The welcome that they there received shall never be forgot,
The Colonel smiled and proudly said “Ye’re heroes, all the lot”
They struck up “The Boyne Water” with “No Surrender” last—
“Present Arms” was the order and the Connaughtmen marched past.

A splendid set of men they were when headed by their band,
The Colonel looked a hero and one born to command;
And the spirit that these heroes showed for ever may it last
“The West’s Awake,” the banner bore when marching through Belfast.

And the sight—it was a splendid one when the Sligo’s they marched by
One hundred strong, determined men Home Rule Bill defy
And if the call should come again the Sligo men will join
To meet John Redmond and his gang across the River Boyne.

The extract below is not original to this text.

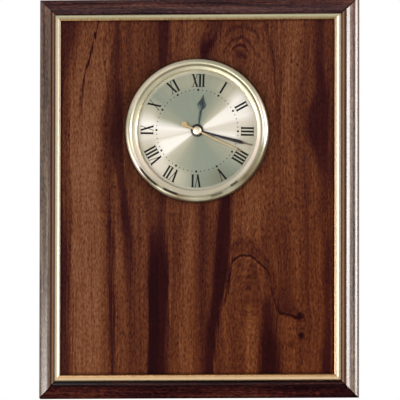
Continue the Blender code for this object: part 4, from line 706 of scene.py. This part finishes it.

Old 464 long may she live, and her memory never fade
For long she kept in slumber and her sons of the Old Brigade
But Wood-Martin, gallant Colonel, when once he took command
He brought us forth and proudly led Gideon’s little band.

So, now, here’s luck to Captain Craig, and likewise Bonar Law,
And we’ll not forget Sir Edward—he’s a credit to them a’;
With the fighting Colonel Wallace our forces we will join,
And hold what’s dear to all of us—the Victory of the Boyne.

                                                 Composed by L.O.L., 464.

On Easter Tuesday, 9 April 1912, as part of their campaign against the Home Rule Bill to be introduced in the following parliamentary session Ulster Unionists held a meeting at Balmoral in south Belfast. The new Conservative leader, Andrew Bonar Law, reviewed a march past of 100,000 men and pledged his party’s unflinching support. It was reported that the total attendance at the event was over 200,000.

A contingent of supporters from county Sligo, said to be in the region of 100, attended the meeting. They travelled by train to Portadown on Monday and stayed there overnight.

“The Sligo contingent, accompanied by the Sligo United YMCA Brass and Reed band and in charge of Col Wood-Martin, ADC to the King, left Sligo at 6.35 on Easter Monday morning and in the afternoon were the guests of the Portadown Unionists in the Bannside town.

On disentraining at Portadown station they were accorded a magnificent welcome, being received by members of the Portadown Unionist Clubs, almost 1000 strong, drawn up in military formation and carrying dummy rifles. Having fallen into their place and headed by their banner bearing the words The West’s Awake – The Sligo Contingent, the entire procession moved on and at all points along the line of route were cheered to the echo.

In the evening the Sligo Unionists were the guests at a social dinner given in the Orange Hall and on the following morning they left for Belfast with the largest contingent of Unionists that ever left Portadown." (Sligo Independent , 13 April 1912)

The Sligo Champion also reported the Sligo involvement and a few weeks later published this poem about the event which was presumably written by a member of the Sligo Lodge (Lodge 464) and printed for private circulation.

The Sligo Orangemen were led by William George Wood-Martin (1847-1917), pictured above, the well know historian and archaeologist. He wrote the History of Sligo County and Town, published between 1882 and 1892 in three volumes, which tells the story of the region from ancient times until the late 19th century.

There are mentions of John Redmond, the leader of the Irish Parliamentary Party, of James Craig and Edward Carson of the Ulster Unionist Party, Colonel R.H. Wallace leader of the Ulster Volunteer Force and Bonar Law, leader of the Conservative Party which supported the Unionists.

The Gideon's Little Band reference is to the Biblical account of a small army of Israelites, led by Gideon, defeating the much larger army of the Midianites.